Unfortunately it sometimes happens that a man is so evil and materialistic that he has not accumulated a store of spiritual experiences when he dies. Such a man spends his after-death state in the region nearest to the earth, that which corresponds to the purgatory of Christianity, and after an unhappy and intensely restless existence there, he is reborn much more quickly than a spiritually developed ego. He has only himself to blame. Heaven and hell are within us, and it is only natural attraction which draws us to the one or the other state.
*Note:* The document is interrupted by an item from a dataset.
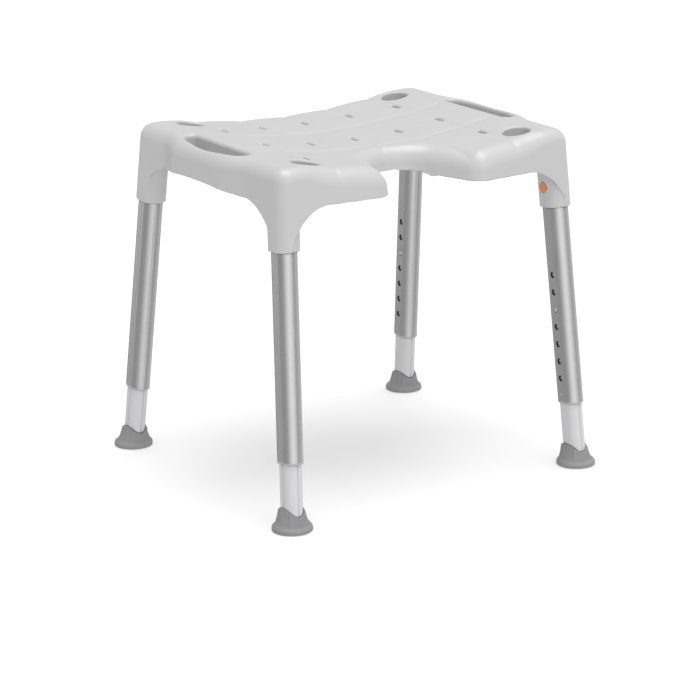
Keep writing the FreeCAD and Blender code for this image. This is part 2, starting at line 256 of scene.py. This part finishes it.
def hand_slot(ax, y, grow):
    """The hand slot, bowed outwards, with its outline moved out by grow."""
    bowed = np.hypot(ax - (SLOT_END_X + 6 - SLOT_BOW_R), y) - SLOT_BOW_R - grow
    slot = inter(bowed, SLOT_X - grow - ax, 6)
    return inter(slot, np.abs(y) - SLOT_HALF_Y - grow, 9)


def seat_field(x, y, z):
    ax, ay = np.abs(x), np.abs(y)
    plan = outline(ax, y, z)
    tilt = np.sqrt(1 + dish_slope(ax) ** 2)
    roll = ROLL_R + FRONT_ROLL * smooth((-60 - y) / 60) * smooth((204 - ax) / 40)
    outer = inter(plan, (z - dish(ax) - relief(ax, y)) / tilt, roll)
    outer = minus(outer, hand_slot(ax, y, 0.0), 6)

    # The space under the shell, less the walls and ribs that stand in it
    hollow = inter(plan + WALL, (z - dish(ax)) / tilt + WALL + 1, 18)
    boss = inter(np.hypot(ax - BORE_X, ay - BORE_Y) - BORE_R - WALL, BOSS_Z - z)
    chute = inter(hand_slot(ax, y, WALL), SLOT_WALL_Z - z)
    rib_low = RIB_Z - z
    for rib_x in RIB_X:
        hollow = minus(hollow, inter(np.abs(ax - rib_x) - RIB_HALF, rib_low, 0.6), 0.8)
    for rib_y in SEAM_Y:
        rib = inter(inter(np.abs(y - rib_y) - RIB_HALF, rib_low, 0.6), ax - 204)
        hollow = minus(hollow, rib, 0.8)
    hollow = minus(hollow, boss, 1.0)
    hollow = minus(hollow, chute, 1.0)
    shell = minus(outer, hollow, 0.8)

    # The arched lower edge between the collars
    deep = np.where(y < 0, RECESS_DROP * smooth((y + 140) / 52), 0)
    front_arch = ellipse(np.maximum(ax - FRONT_ARCH_X, 0), z - ARCH_Z + deep, 66, 80.5)
    crown = 6 * np.maximum(1 - (y / HAND_ARCH_Y) ** 2, 0)
    hand_arch = ellipse(np.maximum(ay - HAND_ARCH_Y, 0), z - ARCH_Z - crown, 85, 83)
    shell = minus(shell, front_arch, 1.2)
    shell = minus(shell, hand_arch, 1.2)

    # The collars that hold the legs
    lx, ly, s = leg_frame(ax, ay, z)
    below = COLLAR_S - s
    collar = inter(oval(lx, ly, COLLAR_R, COLLAR_FLAT), below, 1.6)
    body = np.maximum(union(inter(shell, below, 1.0), collar, 2), outer)

    body = minus(body, inter(oval(lx, ly, SOCKET_R, FLAT), s - SOCKET_END), 0.7)
    button = inter(np.hypot(ly, s - RELEASE_S) - RELEASE_HOLE_R, lx + 10)
    body = minus(body, button, 0.6)
    body = minus(body, np.hypot(ax - BORE_X, ay - BORE_Y) - BORE_R, 3)
    for drain_x, drain_y in DRAINS:
        body = minus(body, oval(ax - drain_x, y - drain_y, DRAIN_R, DRAIN_HALF), 2.2)
    return body


# ---------------------------------------------------------------- feet


SOLE_R = 27.5
SOLE_Z = 7.0
SOLE_RINGS = (9.0, 15.0, 21.0)
CUP_R = 12.15
CUP_S = 8.0
NECK_R = 15.0


def foot_field(x, y, z):
    """The rubber foot of the +X +Y corner: a round sole that flows up into an oval cup."""
    px = x - FOOT_X + LEAN_X * z
    py = y - FOOT_Y + LEAN_Y * z
    spread = px**2 / (px**2 + py**2 + 4)  # 1 across the leg, 0 along its flats
    rise = np.clip((30.0 - z) / 26.0, 0, 1)
    radius = NECK_R + (6.5 + 5.5 * spread) * rise ** (1.7 - 0.5 * spread)
    flat = FLAT - 4.0 * rise
    body = oval(px, py, radius, flat) * 0.93
    panel = np.clip((spread - 0.42) / 0.12, 0, 1) * np.clip((z - 7.0) / 4.0, 0, 1)
    panel = smooth(panel)
    ridge = np.exp(-(((spread - 0.42) / 0.10) ** 2)) * np.clip((z - 6.0) / 4.0, 0, 1)
    body = body + 0.75 * panel - 0.45 * ridge
    rim = 21.5 + 8.5 * np.clip(spread * 1.5, 0, 1) ** 0.9
    body = inter(body, z - rim, 1.4)
    sole_x = x - FOOT_X
    sole_y = y - FOOT_Y
    sole_r = np.hypot(sole_x, sole_y)
    sole = inter(inter(sole_r - SOLE_R, z - SOLE_Z, 3.2), -z, 0.9)
    foot = union(body, sole, 2.2)
    foot = inter(foot, -z, 0.9)
    for ring in SOLE_RINGS:
        foot = minus(foot, inter(np.abs(sole_r - ring) - 1.2, z - 1.2), 0.3)
    lx, ly, s = leg_frame(x, y, z)
    cup = inter(oval(lx, ly, CUP_R, FLAT), CUP_S - s)
    return minus(foot, cup, 0.6)


# ---------------------------------------------------------------- materials


def material(name, base, rough, metallic, grain, mottle, bump, painted_gap_shade=0.0):
    """A procedural finish.

    base is the colour, rough a (low, high) pair, grain the noise scale of the roughness,
    mottle a (scale, strength) of the colour change, and bump (scale, stretch, distance, strength).
    The last argument, from 0 to 1, is how much painted shade darkens narrow gaps and crevices: an
    ambient-occlusion term is multiplied into the colour.
    Lengths here are in metres, and noise scales are per metre.
    """
    made = bpy.data.materials.new(name)
    made.use_nodes = True
    tree = made.node_tree
    nodes, links = tree.nodes, tree.links
    shader = nodes["Principled BSDF"]
    shader.inputs["Metallic"].default_value = metallic
    place = nodes.new("ShaderNodeTexCoord")

    def noise(scale, detail, stretch=(1, 1, 1)):
        mapping = nodes.new("ShaderNodeMapping")
        mapping.inputs["Scale"].default_value = stretch
        links.new(place.outputs["Object"], mapping.inputs["Vector"])
        node = nodes.new("ShaderNodeTexNoise")
        node.inputs["Scale"].default_value = scale
        node.inputs["Detail"].default_value = detail
        links.new(mapping.outputs["Vector"], node.inputs["Vector"])
        return node.outputs["Fac"]

    scale, strength = mottle
    ramp = nodes.new("ShaderNodeValToRGB")
    dark = [c * (1 - strength) for c in base]
    light = [min(c * (1 + strength), 1.0) for c in base]
    ramp.color_ramp.elements[0].position = 0.3
    ramp.color_ramp.elements[0].color = (*dark, 1)
    ramp.color_ramp.elements[1].position = 0.7
    ramp.color_ramp.elements[1].color = (*light, 1)
    links.new(noise(scale, 4), ramp.inputs["Fac"])
    colour = ramp.outputs["Color"]
    # Painted shade: the colour is darkened where an ambient-occlusion node finds surfaces close by, in
    # holes and gaps.
    if painted_gap_shade:
        gap = nodes.new("ShaderNodeAmbientOcclusion")
        gap.samples = 8
        gap.inputs["Distance"].default_value = 0.008
        links.new(nodes.new("ShaderNodeNewGeometry").outputs["True Normal"], gap.inputs["Normal"])
        curve = nodes.new("ShaderNodeMapRange")
        curve.inputs["From Min"].default_value = 0.48
        curve.inputs["From Max"].default_value = 0.84
        curve.inputs["To Min"].default_value = 1 - painted_gap_shade
        links.new(gap.outputs["AO"], curve.inputs["Value"])
        shade = nodes.new("ShaderNodeVectorMath")
        shade.operation = "SCALE"
        links.new(colour, shade.inputs[0])
        links.new(curve.outputs["Result"], shade.inputs["Scale"])
        colour = shade.outputs["Vector"]
    links.new(colour, shader.inputs["Base Color"])

    spread = nodes.new("ShaderNodeMapRange")
    spread.inputs["From Min"].default_value = 0.3
    spread.inputs["From Max"].default_value = 0.7
    spread.inputs["To Min"].default_value = rough[0]
    spread.inputs["To Max"].default_value = rough[1]
    links.new(noise(grain, 3), spread.inputs["Value"])
    links.new(spread.outputs["Result"], shader.inputs["Roughness"])

    scale, stretch, distance, strength = bump
    relief_node = nodes.new("ShaderNodeBump")
    relief_node.inputs["Distance"].default_value = distance
    relief_node.inputs["Strength"].default_value = strength
    links.new(noise(scale, 3, stretch), relief_node.inputs["Height"])
    links.new(relief_node.outputs["Normal"], shader.inputs["Normal"])
    return made


def make_materials():
    even = (1, 1, 1)
    drawn = (1, 1, 0.03)
    plastic = (0.549, 0.541, 0.545)
    # The tube, the inner leg and the height button get painted shade in their narrow gaps (the last
    # number, 0.9 or 0.8).
    return {
        "seat_plastic": material(
            "seat_plastic", plastic, (0.31, 0.40), 0.0, 60,
            (9, 0.012), (2400, even, 0.00008, 0.2),
        ),
        "anodised_tube": material(
            "anodised_tube", (0.69, 0.69, 0.695), (0.20, 0.28), 1.0, 160,
            (40, 0.02), (1500, drawn, 0.00005, 0.25), 0.9,
        ),
        "inner_leg_grey": material(
            "inner_leg_grey", (0.65, 0.65, 0.66), (0.42, 0.55), 0.0, 90,
            (30, 0.015), (1200, drawn, 0.00006, 0.3), 0.9,
        ),
        "bush_plastic": material(
            "bush_plastic", (0.45, 0.45, 0.46), (0.45, 0.6), 0.0, 90,
            (30, 0.02), (1800, even, 0.0001, 0.3),
        ),
        "inner_plastic": material(
            "inner_plastic", (0.40, 0.40, 0.41), (0.5, 0.62), 0.0, 90,
            (30, 0.02), (1800, even, 0.0001, 0.3),
        ),
        "release_orange": material(
            "release_orange", (0.82, 0.26, 0.08), (0.35, 0.48), 0.0, 90,
            (60, 0.03), (1800, even, 0.0001, 0.3),
        ),
        "button_steel": material(
            "button_steel", (0.92, 0.92, 0.92), (0.14, 0.20), 1.0, 300,
            (80, 0.02), (2000, even, 0.00004, 0.3), 0.8,
        ),
        "spring_steel": material(
            "spring_steel", (0.50, 0.50, 0.51), (0.25, 0.38), 1.0, 300,
            (80, 0.03), (2000, even, 0.00004, 0.3),
        ),
        "washer_steel": material(
            "washer_steel", (0.58, 0.58, 0.58), (0.3, 0.42), 1.0, 300,
            (80, 0.03), (1500, even, 0.00005, 0.3),
        ),
        "foot_rubber": material(
            "foot_rubber", (0.27, 0.27, 0.275), (0.55, 0.72), 0.0, 80,
            (25, 0.05), (1600, even, 0.00018, 0.5),
        ),
    }


NODE_SLOTS = {
    "outer_tube": "anodised_tube",
    "guide_bush": "bush_plastic",
    "release_carrier": "inner_plastic",
    "release_button": "release_orange",
    "release_spring": "inner_plastic",
    "inner_leg": "inner_leg_grey",
    "top_glide": "inner_plastic",
    "height_button": "button_steel",
    "height_clip": "spring_steel",
    "foot_washer": "washer_steel",
}


def paint(obj, finish):
    obj.data.materials.clear()
    obj.data.materials.append(finish)


def build_pieces():
    finishes = make_materials()
    seat = mesh_from_field(
        "moulded_seat", seat_field, (-263, -207, 370), (263, 207, 487), 2.2, "seat", "seat"
    )
    paint(seat, finishes["seat_plastic"])
    for corner, (across, along) in CORNERS.items():

        def field(x, y, z, across=across, along=along):
            return foot_field(x * across, y * along, z)

        centre = (across * FOOT_X, along * FOOT_Y)
        low = (centre[0] - 31, centre[1] - 31, -3)
        high = (centre[0] + 31, centre[1] + 31, 34)
        node = f"{corner}_foot"
        foot = mesh_from_field(
            f"{corner}_rubber_foot", field, low, high, 0.8, f"{corner}_leg", node
        )
        paint(foot, finishes["foot_rubber"])
        for part, slot in NODE_SLOTS.items():
            paint(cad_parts[f"{corner}_{part}"], finishes[slot])


# ---------------------------------------------------------------- room, light and camera


def make_stage():
    mesh = bpy.data.meshes.new("floor")
    half = 12.0
    low = -0.0005
    corners = [(-half, -half, low), (half, -half, low), (half, half, low), (-half, half, low)]
    mesh.from_pydata(corners, [], [(0, 1, 2, 3)])
    floor = bpy.data.objects.new("floor", mesh)
    bpy.context.scene.collection.objects.link(floor)
    white = material(
        "floor_white", (0.55, 0.55, 0.55), (0.6, 0.7), 0.0, 4, (3, 0.004), (300, (1, 1, 1), 0.0001, 0.1)
    )
    paint(floor, white)
    shader = white.node_tree.nodes["Principled BSDF"]
    shader.inputs["Emission Color"].default_value = (1, 1, 1, 1)
    shader.inputs["Emission Strength"].default_value = 0.42
    floor.visible_glossy = False


# Soft patches of light in the room: direction, sharpness and strength
PATCHES = (
    ((-0.31, -0.95, 0.0), 3.2, 0.68),
    ((0.98, 0.20, 0.0), 3.0, 0.35),
    ((-0.45, 0.89, 0.0), 60.0, 1.1),
)

# Suns: name, strength, spread in degrees and the way the light goes
SUNS = (
    ("high_sun", 2.6, 50, (-0.04, 0.03, -1.0)),
    ("front_sun", 0.3, 28, (0.0, 0.78, -0.62)),
)


def make_lights():
    """A bright room with soft patches of light low down around the stool, and two suns."""
    world = bpy.data.worlds.new("studio")
    world.use_nodes = True
    nodes, links = world.node_tree.nodes, world.node_tree.links
    place = nodes.new("ShaderNodeTexCoord")

    def math_node(operation, first, second):
        node = nodes.new("ShaderNodeMath")
        node.operation = operation
        for socket, value in zip(node.inputs, (first, second)):
            if isinstance(value, float):
                socket.default_value = value
            else:
                links.new(value, socket)
        return node.outputs[0]

    level = 0.37
    for direction, power, strength in PATCHES:
        facing = nodes.new("ShaderNodeVectorMath")
        facing.operation = "DOT_PRODUCT"
        facing.inputs[1].default_value = direction
        links.new(place.outputs["Generated"], facing.inputs[0])
        lobe = math_node("POWER", math_node("MAXIMUM", facing.outputs["Value"], 0.0), power)
        level = math_node("ADD", math_node("MULTIPLY", lobe, strength), level)
    links.new(level, nodes["Background"].inputs["Strength"])
    nodes["Background"].inputs["Color"].default_value = (1, 1, 1, 1)
    bpy.context.scene.world = world

    for name, energy, spread, aim in SUNS:
        data = bpy.data.lights.new(name, "SUN")
        data.energy = energy
        data.angle = math.radians(spread)
        sun = bpy.data.objects.new(name, data)
        sun.rotation_mode = "QUATERNION"
        sun.rotation_quaternion = Vector(aim).to_track_quat("-Z", "Y")
        bpy.context.scene.collection.objects.link(sun)
    bpy.context.scene.view_settings.view_transform = "Standard"


def make_camera():
    data = bpy.data.cameras.new("camera")
    data.lens = 139.64
    data.sensor_width = 36.0
    data.shift_x = 0.0115
    data.shift_y = -0.0823
    data.dof.use_dof = False
    data.clip_start, data.clip_end = 0.1, 60
    camera = bpy.data.objects.new("camera", data)
    azimuth, elevation = math.radians(-33.73), math.radians(15.58)
    flat = math.cos(elevation)
    back = Vector((math.sin(azimuth) * flat, -math.cos(azimuth) * flat, math.sin(elevation)))
    camera.location = Vector((0.0, 0.026, 0.235)) + back * 3.878
    camera.rotation_mode = "QUATERNION"
    roll = Quaternion((0, 0, 1), math.radians(-0.11))
    camera.rotation_quaternion = (-back).to_track_quat("-Z", "Y") @ roll
    bpy.context.scene.collection.objects.link(camera)
    bpy.context.scene.camera = camera


build_pieces()
make_stage()
make_lights()
make_camera()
The average ego, after its state of felicity in its imaginary heaven, which lasts sometimes for thousands of years; after exhausting its store of ideal and beautiful spiritual energy, is automatically attracted to the earth again. It passes through all the different planes of being, gradually reassembling its different characteristics, mental, psychical and even physical, and, strengthened and refreshed, it is reborn on earth, where it continues to weave its web of destiny in the circumstances best suited to its tendencies and urges. An old soul has come back to earth in a new body.